GCTC SETS THE STAGE
Topical, a touch subversive
Two former Canadian prime ministers. Dementia. Miss Lillian Lunkhead, a.k.a. “Canada’s oldest and worst actress.”
The varied new program of plays at the Great Canadian Theatre Company very much bears the stamp of artistic director Eric Coates, who in his fourth season of programming continues to show a flair for blending left-leaning political content and social topicality with entertainment and touches of subversion.
It likely won’t push enough boundaries to satisfy theatre youngbloods, but the season is solid with a proven hit or two, the return of familiar names like playwright Michael Healey, and an interesting foray into bilingualism.
Averse to pretending that a theatre season actually has a theme (variables like budgets and the availability of shows generally militate against that), Coates does allow that next year’s lineup responds at least in part to “the political acumen of this audience.”
It also embodies, without being enslaved by, gender equality, which is a special concern of Coates’s. Whether it fulfils the program’s promise of “tackling big ideas of Canadian life” will be better known this time next year.
Worth noting: After experimenting this season with some shorter runs that could be lengthened depending on ticket sales — the goal being to save money and have fuller houses — GCTC will return to uniform, 2 ½-week productions for 2016-17. Analyzing ticket sales quickly enough to extend runs was just too tricky, according to Coates. The shows: The Gravitational Pull of Bernice Trimble, by Beth Graham. The season’s opener deals with earlyonset Alzheimer’s, family and a secret.
Graham, says Coates, “walks a tightrope in terms of sentimentality and sardonic humour and gives us characters who go through a massive change over the arc of the play.” Which, if you’ve ever confronted dementia in a family member, is pretty bang-on. The script is one of many Coates has seen recently that deal with dementia, a scourge of our times. Sept. 22- Oct. 9.
The Last Wife, by Kate Hennig. This co-production with Victoria, B.C.’s Belfry Theatre looks at patriarchy, sexual politics and women’s rights by setting the relationship between Katherine Parr and Henry VIII in contemporary North America. Parr, you may recall, not only outlived Henry but also had four husbands. Hennig, says Coates, is unflinching in demonstrating that the great feminists of history were also human beings. Nov. 3-20.
The Daisy Theatre, by Ronnie Burkett. A holiday show restricted to those 16 and older? It is if it’s Ronnie Burkett and his subversive, raunchy and altogether wonderful marionettes including the aforementioned Lillian Lunkhead. GCTC has programmed family shows during the last few Christmas seasons, but Coates says the NAC with its greater resources is doing that job just fine, so he’s changing things up with Burkett’s improvised, cabaretstyle production. Dec. 1-18.

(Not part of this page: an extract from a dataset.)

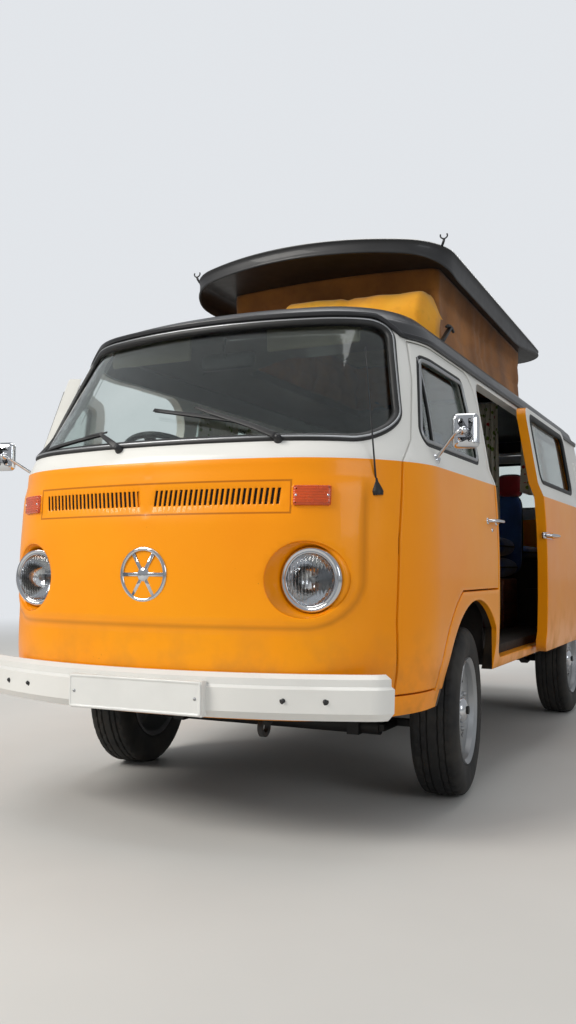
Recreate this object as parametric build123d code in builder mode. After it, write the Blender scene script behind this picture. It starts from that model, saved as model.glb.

Trudeau Stories, by Brooke Johnson. Intelligently conceived and compellingly executed, Johnson’s first-hand account of her unlikely friendship as a student with Prime Minister Pierre Trudeau is a gem of Canadian theatre that’s only occasionally performed. “I see it as a piece about Trudeau’s ennui that poses the question whether political life fed his intellect and ego or destroyed him,” says Coates. He hopes the current Prime Minister Trudeau will attend the show. Jan. 12-29, 2017.
Les Passants, by Luc Moquin. A co-production with Théâtre la Catapulte, this world premiere is in French with English surtitles and is part of a tri-city, bilingual theatre project. It’s a risk in terms of attendance, agrees Coates — “a throwing down the gauntlet to the bilingual capital city” — but will also draw on the audiences of the two coproducing theatres. The show comprises a series of vignettes about crises large and small, the very things that Coates says create “a life.” Feb. 23-March 12.
1979, by Michael Healey. Joe Clark’s reign as prime minister was brief, but that hasn’t stopped Healey, whose political plays Proud and Generous Coates has also presented, from writing a satire about that brief period in 1979-80. The play, says Coates (who is directing the show), looks at Clark as the last of the red Tories and the end of an era. As he did in Generous, Healey also plays with form and structure in this play, contributing to what Coates says is now a strong trope in contemporary Canadian theatre: fractured time lines. April 13-30.